When contributing to a repository in the Sigstore organization, please first discuss the change you wish to make via an issue in the repository.

Pull Request Process

  1. Create an issue in the repository outlining the fix or feature.
  2. Fork the repository to your own GitHub account and clone it locally.
  3. Complete and test the change.
  4. If relevant, update documentation with details of the change. This includes updates to an API, new environment variables, exposed ports, useful file locations, CLI parameters and new or changed configuration values.
  5. Correctly format your commit message - See Commit Messages below.
  6. Sign off your commit.
  7. Ensure that CI passes. If it fails, fix the failures.
  8. Every pull request requires a review from the Sigstore subprojects MAINTAINERS.
  9. If your pull request consists of more than one commit, please squash your commits as described in Squash Commits, or the commits will be squashed on merge.

Commit Message Guidelines

We follow the commit formatting recommendations found on Chris Beams' How to Write a Git Commit Message article.

Well formed commit messages not only help reviewers understand the nature of the Pull Request, but also assists the release process where commit messages are used to generate release notes.

A good example of a commit message would be as follows:

Summarize changes in around 50 characters or less

More detailed explanatory text, if necessary. Wrap it to about 72
characters or so. In some contexts, the first line is treated as the
subject of the commit and the rest of the text as the body. The
blank line separating the summary from the body is critical (unless
you omit the body entirely); various tools like `log`, `shortlog`
and `rebase` can get confused if you run the two together.

Explain the problem that this commit is solving. Focus on why you
are making this change as opposed to how (the code explains that).
Are there side effects or other unintuitive consequences of this
change? Here's the place to explain them.

Further paragraphs come after blank lines.

 - Bullet points are okay, too

 - Typically a hyphen or asterisk is used for the bullet, preceded
   by a single space, with blank lines in between, but conventions
   vary here

If you use an issue tracker, put references to them at the bottom,
like this:

Resolves: #123
See also: #456, #789

Note the Resolves #123 tag, this references the issue raised and allows us to ensure issues are associated and closed when a pull request is merged.

Please refer to the github help page on message types for a complete list of issue references.

Squash Commits

Should your pull request consist of more than one commit (perhaps due to a change being requested during the review cycle), please perform a git squash once a reviewer has approved your pull request.

A squash can be performed as follows. Let's say you have the following commits:

initial commit
second commit
final commit

Run the command below with the number set to the total commits you wish to squash (in our case 3 commits):

git rebase -i HEAD~3

You default text editor will then open up and you will see the following::

pick eb36612 initial commit
pick 9ac8968 second commit
pick a760569 final commit

# Rebase eb1429f..a760569 onto eb1429f (3 commands)
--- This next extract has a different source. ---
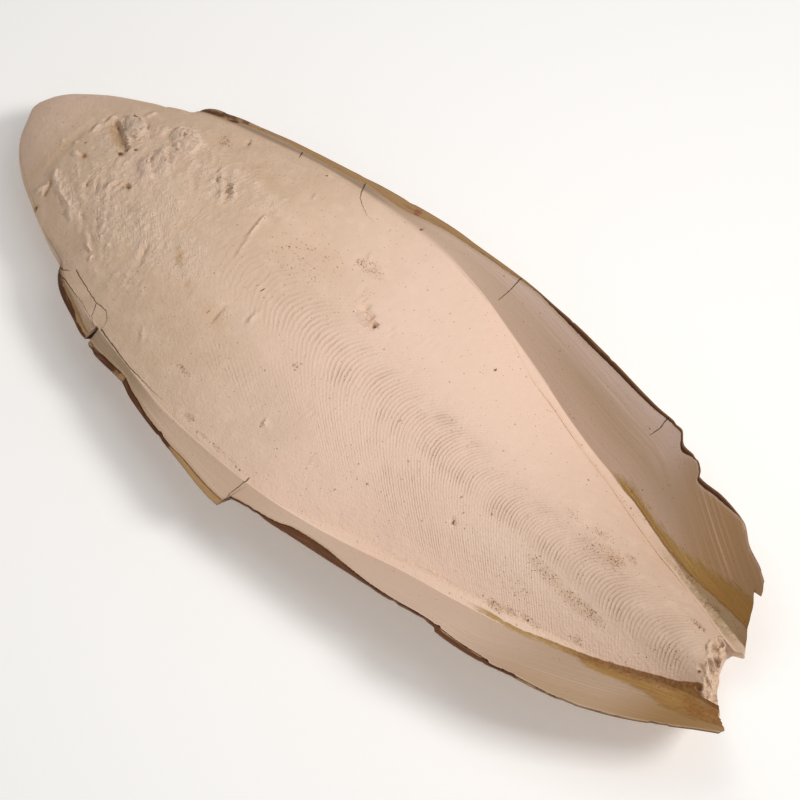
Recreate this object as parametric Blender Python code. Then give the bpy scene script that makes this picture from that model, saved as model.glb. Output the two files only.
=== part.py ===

We want to rebase on top of our first commit, so we change the other two commits to squash:

pick eb36612 initial commit
squash 9ac8968 second commit
squash a760569 final commit

After this, should you wish to update your commit message to better summarise all of your pull request, run:

git commit --amend

You will then need to force push (assuming your initial commit(s) were posted to github):

git push origin your-branch --force

Alternatively, a core member can squash your commits within Github.

Code of Conduct

Sigstore adheres to and enforces the Contributor Covenant Code of Conduct. Please take a moment to read the CODE_OF_CONDUCT.md document.